Der auch finanziell gewagte Aufbruch zu neuen Ufern am Bodensee hatte im Verbund mit der Coronapandemie allerdings zur Folge gehabt, dass dem Familienunternehmen das Wasser nach der halbjährigen erzwungenen Schließung bis zum Hals stand. „Wir mussten im November des vergangenen Jahres zumachen. Unsere Reserven sind mittlerweile aufgebraucht“, sagt Hauff unter Hinweis auf die laufenden Kosten, die sich pro Monat auf bis zu 10 000 Euro belaufen hätten.

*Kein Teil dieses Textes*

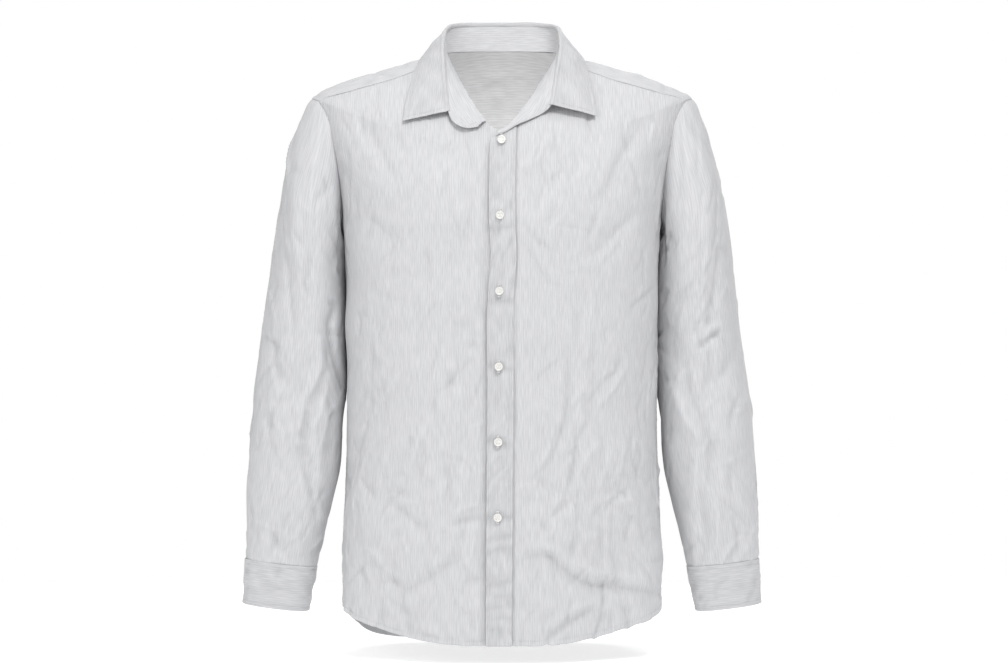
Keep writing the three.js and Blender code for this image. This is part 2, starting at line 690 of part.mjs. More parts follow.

Mut macht den Hauffs, dass sie in den schweren Zeiten offensichtlich von vielen Besuchern und Gönnern nicht vergessen worden sind. Eine von Bernhard Hauff über die sozialen Netzwerke ins Leben gerufene Crowd-Funding-Aktion hat binnen weniger Wochen einen Betrag von 18 000 Euro eingespielt. „Wir hätten uns auch mehr politische Unterstützung gewünscht. Schließlich erfüllen wir mit der Vermittlungsarbeit in Holzmaden einen Bildungsauftrag, den sonst das Land übernehmen müsste“, sagt Rolf Hauff. Während das Museum in der Coronakrise das volle Risiko trage, seien von staatlicher Seite ständig neue Auflagen gekommen.
Das Urweltmuseum Hauff in Holzmaden (www.urweltmuseum.de) ist seit dem 4. Juni, wieder geöffnet. Voraussetzung für einen Besuch ist die schriftliche Kontaktdatenerfassung vor Ort oder per Luca-App. Zudem müssen die AHA-Regeln eingehalten werden. Die Öffnungszeiten sind täglich von 9 Uhr bis 17 Uhr. Montag ist Ruhetag.